The network will continuously circle around the battle between the two opposing negative and positive views on humanity which we can encounter throughout from antiquity to our modern society. It will trace the historical roots and transformations of this modern concept of the human being, especially in theological and philosophical traditions, and expound the function of the transcendent and philosophical dimension in relation to human dignity and freedom. Thereby, it will raise awareness of how ancient philosophical and religious tenets still shape political, moral, and anthropological categories and modes of thinking as well as principles of human conduct.
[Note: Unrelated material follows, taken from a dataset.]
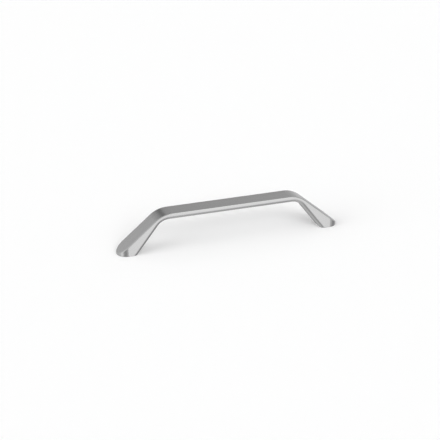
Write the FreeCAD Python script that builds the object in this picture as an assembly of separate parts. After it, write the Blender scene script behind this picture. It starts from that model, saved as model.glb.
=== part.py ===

Further, the network will contribute to a more nuanced understanding of various notions and concepts of human freedom and their consequences in concrete philosophical, legal, and ethical concepts and spheres. Finally, it will open up a narrowly conceived mode of theological thought by expounding alternative ways of conceptualizing human freedom and autonomy.

Thus, the network is both original and relevant. Its results will benefit a variety of different institutions in modern societies, who will gain a comprehensive knowledge of the arguments pro et contra a positive anthropology, and a practical tool box to counter the threats against their values and to endorse their application in practice. Moreover, it engages scholars and partners from different disciplines and involves innovative training aspects.

  

Projects at the University of Münster

5. Origen’s ideas of human freedom and dignity in 17th century England

This project focuses on the so-called Cambridge Platonists and Latitudinarian Anglicans. The leading figures of this group were Cudworth, More, Whichcote, Smith, Rust, Glanvill, and Conway. At the core of their liberal philosophy was Origen’s notion of humans as beings endowed with absolute worth and incommensurable dignity, freely capable of moral self-determination and thus responsible for their own deeds and misdeeds. Based on this idea, they forged the first Anglican rational theology in the footsteps of Origenism and Platonism and thus turned out to be forerunners of the concept of human autonomy during the Enlightenment.

10. Origenism, Pietism, and Kant’s religious philosophy

The aim of this subproject is to investigate the possible interconnections between Origenism, Pietism, and Kant’s religious philosophy. Kant’s main anthropological ideas as expressed within the metaphysical framework of his transcendental philosophy and in his Die Religion innerhalb der Grenzen der bloßen Vernunft (1793) are in some traces surprisingly similar to those of Origen, but he never mentions him, and he has not read him. The aim of the project therefore is to study similarities as well as tensions and even contradictions between the idea of human freedom and dignity within the tradition of Origenism and Pietism on the one hand and within Kant’s religious philosophy of autonomy und human dignity on the other.

11. The reception of Origenian ideas in modern Catholic theology

This research project investigates the reception of Origenian ideas in modern Catholic theology with a focus on the works of Jean Daniélou, Henri de Lubac, Teilhard de Chardin, Hans Urs von Balthasar, and Karl Rahner. They employed Origenian ideas to create a theological anthropology compatible with the modern values of human freedom and dignity, conceiving for example – against Augustinian views – humans as essentially free, and punishment in hell as pangs of conscience nourished by the misdeeds and sins of each individual.